The lectures of the course start with a brief historical overview of computer vision culminating in the state-of-the-art systems, and with a comparison to the human visual system. An introduction to visual sampling and color representation will be given from cognitive science (sampling by the human eye) and AI (digital sampling) perspectives. Subsequently, edge detection will be presented and will be used as an application example to introduce image filtering and convolutions. Then, the notion of spatial frequencies and the Fourier transform and the convolution operation will be highlighted for the 2D case and generalized to the ND case. The global nature of the Fourier transform will be contrasted with local (windowed) Fourier transforms and wavelet (Gabor) transforms as more effective and cognitively more plausible methods. The scale space and multi-scale pyramid representations will be explained and applied to building effective image (and signal) representations.
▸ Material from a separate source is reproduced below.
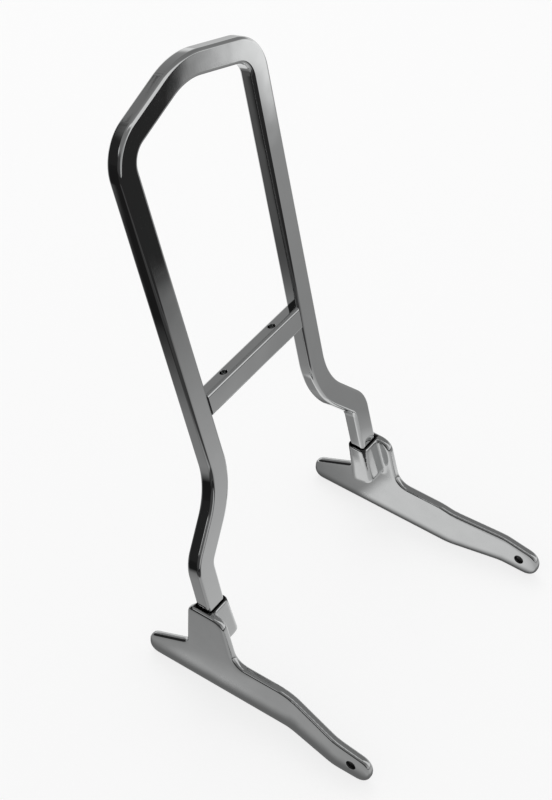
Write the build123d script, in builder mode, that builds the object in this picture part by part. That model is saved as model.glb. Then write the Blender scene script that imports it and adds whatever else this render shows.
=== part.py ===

Computer vision tasks such as segmentation, feature detection and matching, and object detection and recognition will be reviewed.
During skill classes, students are trained on applying the methods to natural images.
The final score for the course is based on two parts: a midterm exam (40%) and a final written exam (60%). Both exams consist of open questions that test your knowledge of foundations of computer vision and your skills (by means of code fragments).
Excerpts from: Szeliski, R. (2010). Computer Vision: Algorithms and Applications. (http://szeliski.org/Book) and selected papers.
“Due to limited capacity, this course is currently not open for external students.”